For Handfield, the new Mastery-Prep teacher and Relay student, the class was enormously helpful. Like many Relay students, she didn't head straight into the classroom after graduation.

Handfield, 29, looked at  more traditional graduate schools, but Relay sold her -- and not just because it has a partnership with Mastery, which subsidizes her tuition.

"Their values matched mine," said Handfield -- "prioritizing serving the most underserved learners, holding the bar high."

Neither Handfield nor her classmate Michelle Day, who works at St. Malachy's School in North Philadelphia, miss the more traditional hallmarks of education schools.

"As a first-year teacher, I need as much support as possible," said Day, 25.

Davis takes issue with the criticism of Relay as lacking educational quality. The school points to its 2014 New York master's degree graduates as an example of its results: over 90 percent of students of those 300 graduates demonstrated academic improvement, officials said. Broader data is not available because Relay is fairly new, they said.

Davis suggested that the criticism was linked to the fact that Relay prepares mostly minority teachers.

"We live in a world where we expect little of many people of color, but I do believe that teachers of color can do high-quality work," Davis said. "We are actively creating a space that is affirming for teachers of color."
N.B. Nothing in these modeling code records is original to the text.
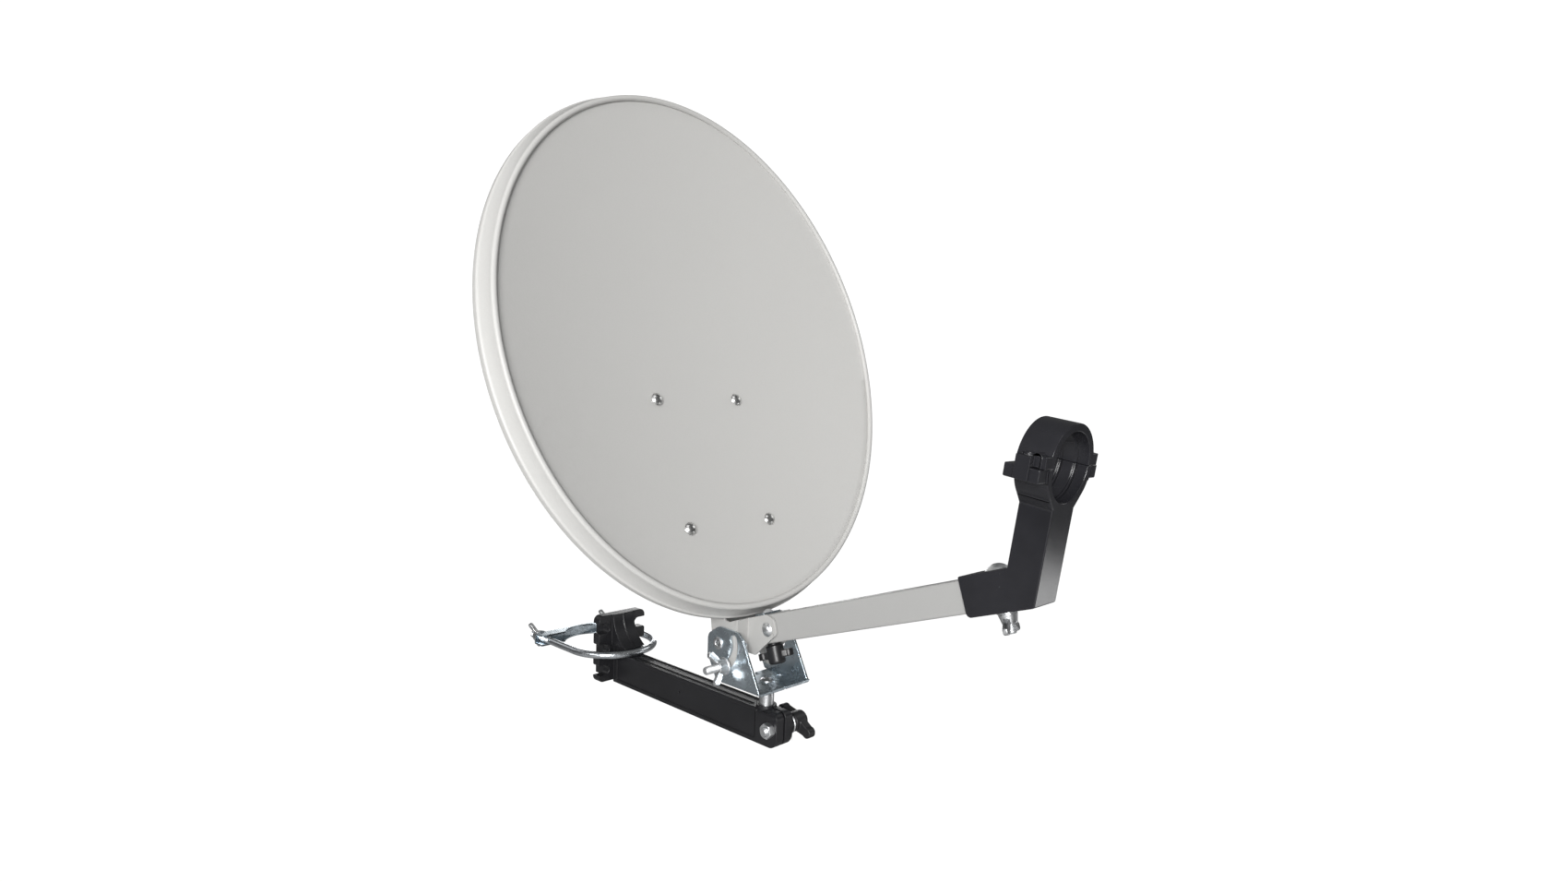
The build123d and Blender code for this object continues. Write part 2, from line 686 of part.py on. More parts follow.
# ---------------------------------------------------------------- feed arm
def arm_box(along_low, along_high, half_height, half_width):
    """Bar along the feed arm."""
    plane = Plane(origin=arm_point(along_low, 0), x_dir=(0, 1, 0), z_dir=arm_along)
    return plane * extrude(Rectangle(2 * half_width, 2 * half_height), along_high - along_low)


def cross_pin(along, radius, length=60.0):
    """Hole cutter square to the arm, through its top and bottom."""
    return rod(radius, arm_point(along, -length), arm_point(along, length))


def pivot_bore():
    ends = ((arm_pivot_x, -30, arm_pivot_z), (arm_pivot_x, 30, arm_pivot_z))
    return rod(3.0 + running_clearance, *ends)


def feed_arm():
    half = arm_size / 2
    outer = arm_box(arm_rear, arm_front, half, half)
    length = arm_front - arm_rear
    outer = fillet(outer.edges().filter_by(lambda edge: abs(edge.length - length) < 0.1), 1.5)
    tube = outer - arm_box(arm_rear - 1, arm_front + 1, half - arm_wall, half - arm_wall)
    tube -= pivot_bore()
    return tube - cross_pin(lock_bolt_at - 0.8, 2.6) - cross_pin(holder_bolt_at, 3.1)


def arm_bush():
    """Sleeve round the pivot rivet, inside the tube."""
    half = arm_size / 2 - arm_wall
    outer = rod(4.6, (arm_pivot_x, -half, arm_pivot_z), (arm_pivot_x, half, arm_pivot_z))
    return outer - pivot_bore()


def arm_end_plug():
    inner = arm_size / 2 - arm_wall
    cap = arm_box(arm_rear - 1.5, arm_rear, arm_size / 2 - 0.3, arm_size / 2 - 0.3)
    return cap + arm_box(arm_rear, arm_rear + 4.0, inner, inner)


def lock_axis(across):
    return arm_point(lock_bolt_at - 0.8, across)


def lock_plate():
    """Zinc square that spreads the lock bolt's head on the tube."""
    plane = Plane(origin=lock_axis(arm_size / 2), x_dir=arm_along, z_dir=arm_across)
    return plane * (extrude(Rectangle(9.4, 17.0), 1.6) - upright(2.6, 6, -1))


def lock_bolt():
    plane = Plane(origin=lock_axis(arm_size / 2 + 1.6), x_dir=arm_along, z_dir=-arm_across)
    head = (dome(4.3, 2.2)).rotate(Axis.X, 180)
    return plane * (head + upright(2.5, arm_size + 11.4))


def lock_knob():
    hole = 2.5 + running_clearance
    knob = wing_knob(hole, 10.5, hub_radius=6.2, height=13.4, span=12.8, lobe=3.4, blade=5.0)
    plane = Plane(origin=lock_axis(-arm_size / 2 - 0.2), x_dir=(0.78, 0.58, 0.26), z_dir=-arm_across)
    return plane * knob


# ---------------------------------------------------------------- LNB holder
lnb_axis = Vector(cos(radians(lnb_droop)), 0, -sin(radians(lnb_droop)))
lnb_up = Vector(sin(radians(lnb_droop)), 0, cos(radians(lnb_droop)))
lnb_front = Vector(lnb_x, 0, lnb_z)


def lnb_point(out, up, y=0.0):
    """Point measured from the centre of the ring's front face, forward and upward."""
    return lnb_front + lnb_axis * out + lnb_up * up + Vector(0, y, 0)


def lnb_block(out_low, out_high, up_low, up_high, y_low, y_high):
    """Box square to the ring's axis."""
    plane = Plane(origin=lnb_point(out_low, up_low, y_low), x_dir=(0, 1, 0), z_dir=lnb_axis)
    face = Rectangle(y_high - y_low, up_high - up_low, align=(Align.MIN, Align.MIN))
    if plane.y_dir.dot(lnb_up) < 0:
        face = Rectangle(y_high - y_low, up_high - up_low, align=(Align.MIN, Align.MAX))
    return plane * extrude(face, out_high - out_low)


def ring_band(outer, out_low, out_high):
    return rod(outer, lnb_point(out_low, 0), lnb_point(out_high, 0))


def ring_bore():
    """Bore with two shallow grooves that grip the LNB's neck."""
    bore = ring_band(lnb_radius, -lnb_ring_width - 1, 1)
    for out in (-17.0, -7.8):
        bore += ring_band(lnb_radius + 0.9, out - 0.9, out + 0.9)
    return bore


def holder_socket():
    half = arm_size / 2 + socket_wall
    body = arm_box(socket_start, 218.0, half, half)
    return body


def shoulder():
    """Flare between the post and the ring."""
    half = arm_size / 2 + socket_wall
    points = [(-17.2, -15.0), (17.2, -15.0), (17.0, -18.0),
              (half, -23.5), (-half, -23.5), (-17.0, -18.0)]
    plane = Plane(origin=lnb_point(-lnb_ring_width, 0), x_dir=(0, 1, 0), z_dir=lnb_axis)
    if plane.y_dir.dot(lnb_up) < 0:
        points = [(across, -up) for across, up in points]
    return plane * extrude(outline(points), lnb_ring_width)


def lnb_holder():
    half = arm_size / 2 + socket_wall
    width = lnb_ring_width
    post = lnb_block(-width, 0, -95.0, -12.0, -half, half)
    underside = Plane(origin=arm_point(0, -half), x_dir=arm_along, z_dir=arm_across)
    below = underside * Pos(150, 0, -60) * Box(300, 80, 120)
    ahead = lnb_block(0, 60, -120, 20, -40, 40)
    body = holder_socket() - ahead + (post - below)
    body = fillet(body.edges().filter_by(Axis.Y).sort_by(Axis.Z)[0], 3.0)
    lower_ring = ring_band(lnb_ring_outer, -width, 0) & lnb_block(-width, 0, -40, 0, -40, 40)
    bars = lnb_block(-width - 1.6, -0.8, -7.7, 0, -bar_half, -22.0)
    body += lower_ring + bars + mirror(bars, Plane.XZ) + shoulder()
    body -= ring_bore()
    body -= arm_box(socket_start - 1, arm_front + 0.3, arm_size / 2 + 0.02, arm_size / 2 + 0.02)
    body -= cross_pin(holder_bolt_at, 3.1)
    for side in (-1, 1):
        across = side * screw_across
        body -= rod(1.8, lnb_point(screw_out, -12, across), lnb_point(screw_out, 4, across))
        body -= nut_pocket(side)
    return body


def nut_pocket(side):
    """Hex pocket under each bar for the cap screw's nut."""
    pocket = extrude(RegularPolygon(3.1, 6, major_radius=False), 4.0)
    return Plane(origin=lnb_point(screw_out, -8.5, side * screw_across), z_dir=lnb_up) * pocket


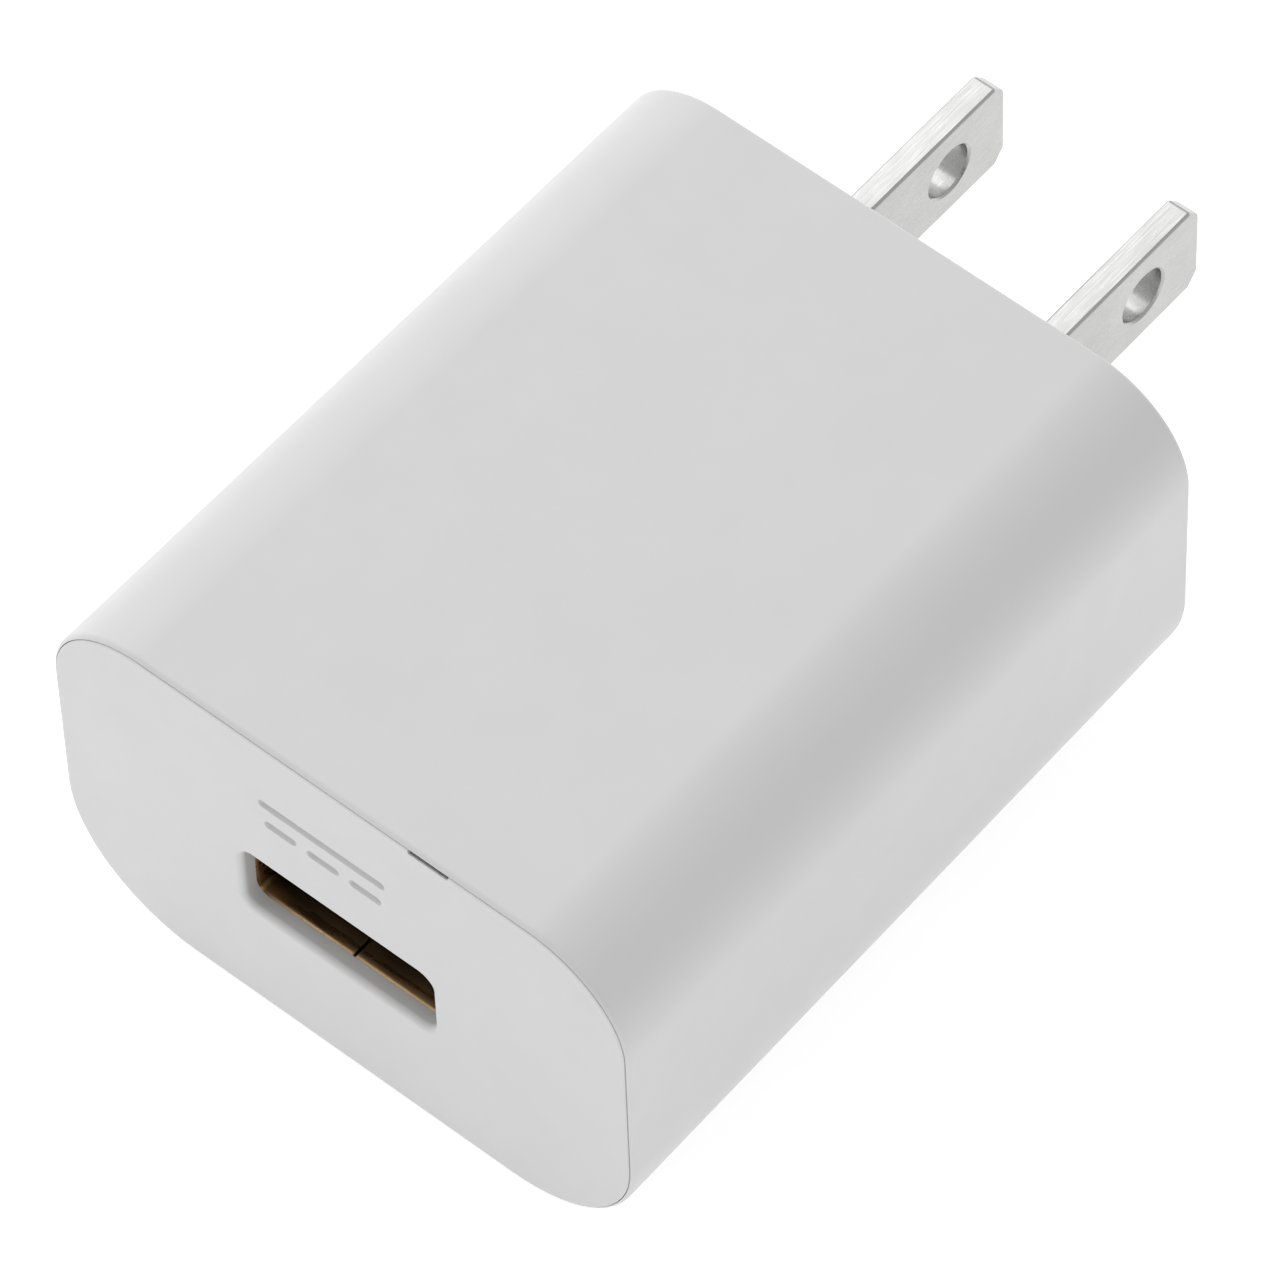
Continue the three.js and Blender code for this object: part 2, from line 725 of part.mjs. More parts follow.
const undersideParts = [
  { name: 'bridge_rectifier', x: -7, y: -13.8, length: 4.7, width: 3.9, height: 2.5, leads: 2, reach: 0.9 },
  { name: 'controller_chip', x: -6.5, y: -23.2, length: 4.9, width: 3.9, height: 1.5, leads: 4, reach: 1 },
  { name: 'optocoupler', x: 9.5, y: -21.5, length: 4.4, width: 4.2, height: 2, leads: 2, reach: 1 },
  { name: 'output_diode', x: 2, y: -32.6, length: 4.6, width: 3.6, height: 2.2, leads: 1, reach: 0.9 },
];
const chipParts = [
  { name: 'snubber_resistor', x: 1.5, y: -21.5 },
  { name: 'snubber_capacitor', x: 4.5, y: -21.5 },
];

undersideParts.forEach(({ name, x, y, length, width, height, leads, reach }) => {
  addPart(name, leadedPackage(length, width, height, leads, reach), blackPlastic,
    placedGroup(x, y, underSeat));
});
chipParts.forEach(({ name, x, y }) => {
  addPart(name, box(1.6, 3.2, 0.9, 0, 0, -0.45), name.endsWith('resistor') ? blackPlastic : clearFilm,
    placedGroup(x, y, underSeat));
});

function insulationSheet() {
  const zLow = -bodyHeight / 2 + wall + 0.2;
  return span([-10, boardFront + 2, zLow], [10, boardBack - 1, zLow + 0.2]);
}

addPart('insulation_sheet', insulationSheet(), clearFilm);

// ---------------------------------------------------------------- main board

function boardHoles() {
  const places = [
    ...leadHoles,
    ...shellLegs.map(({ x, y }) => [x, y, 0.9]),
    ...contactOffsets.map((offset) => [portX + offset, tailDropY + contactSheet / 2, 0.65]),
    ...transformerPinPlaces().map(([x, y]) => [transformerX + x, transformerY + y, pinRadius + fit]),
    ...capacitors.flatMap(({ x, y }) => [-1, 1].map(
      (side) => [x, y + side * capacitorLeadOffset, pinRadius + fit],
    )),
    ...[-1, 1].map((side) => [resistorPlace.x + side * resistorPlace.lead, resistorPlace.y, pinRadius + fit]),
    ...[-1, 1].map((side) => [discPlace.x, discPlace.y + side * discPlace.lead, pinRadius + fit]),
  ];
  return places.map(([x, y, radius]) => rod(radius, boardBottom - overrun, boardTop + overrun, x, y, 12));
}

function mainBoard() {
  const plate = span([-boardWidth / 2, boardFront, boardBottom], [boardWidth / 2, boardBack, boardTop]);
  const creepageSlot = box(9, 1, 3 * boardThickness, transformerX, transformerY, boardTop);
  return cut(plate, [creepageSlot, ...boardHoles()]);
}

addPart('main_board', mainBoard(), boardGreen);

export default group;
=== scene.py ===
import math

import bmesh
import bpy
from mathutils import Matrix, Vector


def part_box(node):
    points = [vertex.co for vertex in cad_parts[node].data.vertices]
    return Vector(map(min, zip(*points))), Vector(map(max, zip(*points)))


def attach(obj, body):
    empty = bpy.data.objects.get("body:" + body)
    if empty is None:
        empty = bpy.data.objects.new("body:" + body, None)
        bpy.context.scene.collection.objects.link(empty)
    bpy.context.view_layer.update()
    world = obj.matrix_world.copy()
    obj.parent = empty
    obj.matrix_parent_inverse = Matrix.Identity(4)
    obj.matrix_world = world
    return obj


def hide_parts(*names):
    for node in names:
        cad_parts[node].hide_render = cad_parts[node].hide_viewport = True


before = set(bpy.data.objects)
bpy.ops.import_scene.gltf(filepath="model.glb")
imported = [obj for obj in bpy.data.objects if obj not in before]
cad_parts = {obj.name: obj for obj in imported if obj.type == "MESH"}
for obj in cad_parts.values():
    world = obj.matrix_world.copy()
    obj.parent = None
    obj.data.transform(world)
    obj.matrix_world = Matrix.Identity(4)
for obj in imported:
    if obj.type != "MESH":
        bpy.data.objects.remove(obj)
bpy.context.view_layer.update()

MM = 0.001
ROOT = "charger"
TOLERANCE = 1e-6

# ------------------------------------------------------------------ sizes, in millimetres


def node_span(name):
    """Lowest and highest corners of a CAD node, in millimetres."""
    low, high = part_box(name)
    return Vector(low) / MM, Vector(high) / MM


body_low, body_high = node_span("housing_shell")
BODY_WIDTH = body_high.x - body_low.x
BODY_HEIGHT = body_high.z - body_low.z
BODY_LENGTH = body_high.y - body_low.y
FACE_Y = body_low.y
TOP_RADIUS = 6.1
BOTTOM_RADIUS = 8.0
SMALLEST_RADIUS = 0.05
DRAFT = 0.6 / 37.0  # share of the width lost from the USB face to the plug face
WALL = 2.0
PLUG_WALL = 2.2
EDGE_ROUND = 0.4  # round of the USB end, shared by the housing rim and the cap
RIM = 0.2
SEAM_GAP = 0.025
CAP_INSET = RIM + SEAM_GAP
LIP_DEPTH = 0.45
LIP_SLOPE = 0.3
RIM_EDGE = ((0.0, 0.11), (0.01, 0.085))  # steps outwards from the rim, and their depths
CAP_EDGE = ((0.012, 0.04), (0.0, 0.08))  # steps inwards from the cap's side, and their depths
INNER_CORNER = ((0.0, 0.6), (0.18, 0.18), (0.6, 0.0))  # across and along, at the plug wall
SEAT_INSET = 0.45
SEAT_DEPTH = 1.85
SEAT_GAP = 0.05
CAP_THICKNESS = 1.6
SKIRT_INSET = (WALL + 0.25, WALL + 1.45)
SKIRT_DEPTH = 5.4
SKIRT_CHAMFER = 0.3
BACK_FILLET = 0.3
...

Katz, the Seton Hall professor, agrees with many of the critiques Davis and others have of traditional schools of education: they do not train enough teachers of color, they do not forge enough community partnerships, he said.

Still, Relay isn't the fix, he said.

"We need to do better, but the model for doing better is going to be one that focuses on teachers being contemplative and reflective when they have space to grow over time," Katz said.

But Davis said that the Philadelphia school system will do well with Relay, and that although the teacher-prep program has focused on urban centers largely, it can and will go elsewhere.

"A teacher at Relay is far-better equipped to teach anywhere than any other teacher," Davis said. "It's just good teaching."